Thermal power station
- Primary fuel: Bituminous coal
- Turbine technology: Steam turbine
- Cooling source: Monongahela River

Power generation
- Nameplate capacity: 1,152 MW

= Fort Martin Power Station =

Coal-fired power station in West Virginia

Fort Martin Power Station is a coal-fired power station on the Monongahela River at Fort Martin, near Maidsville, West Virginia. It is owned and operated by Monongahela Power Company, a subsidiary of FirstEnergy. The station's two units have a combined nameplate capacity of 1,152 megawatts (MW) and a net summer capacity of 1,098 MW. The two units were started in the late 1960s and have been described as “ageing”. A new gas-fired plant has been proposed nearby.

== History ==
Plans for the first 500 MW unit estimated a cost of $57.5 million and annual consumption of about 1.35 million tons of coal from nearby mines. The planned site was about three-quarters of a mile upstream from the Pennsylvania state line.
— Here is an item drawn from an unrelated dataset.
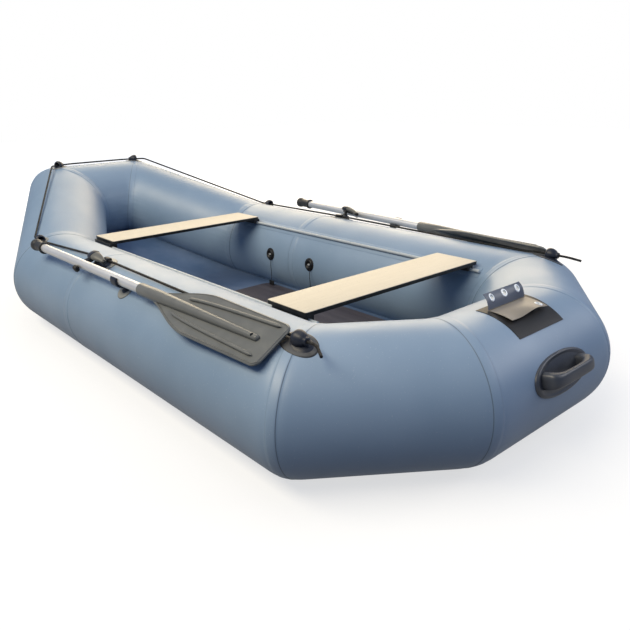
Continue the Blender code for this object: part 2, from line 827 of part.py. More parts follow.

Unit 1 entered commercial service in October 1967, followed by Unit 2 in December 1968. The units have net capacities of 552 MW and 546 MW.

Fort Martin is planned to remain operational through 2035. In February 2026, Mon Power and Potomac Edison proposed a separate 1,200 MW combined-cycle natural-gas plant adjacent to Fort Martin, with operation proposed for late 2031. A public hearing on the proposal was held in July 2026.

== Environmental controls ==
In 2006, the West Virginia Public Service Commission approved construction of wet flue-gas desulfurization systems for both units. The systems entered service in 2009 and were designed to remove 98 percent of the sulfur dioxide from the flue gas using limestone forced oxidation, producing gypsum as a byproduct. The plant also uses electrostatic precipitators to collect fly ash. Scrubbed flue gas is discharged through a 550 ft chimney, while two hyperbolic cooling towers recirculate water with makeup supplied from the Monongahela River.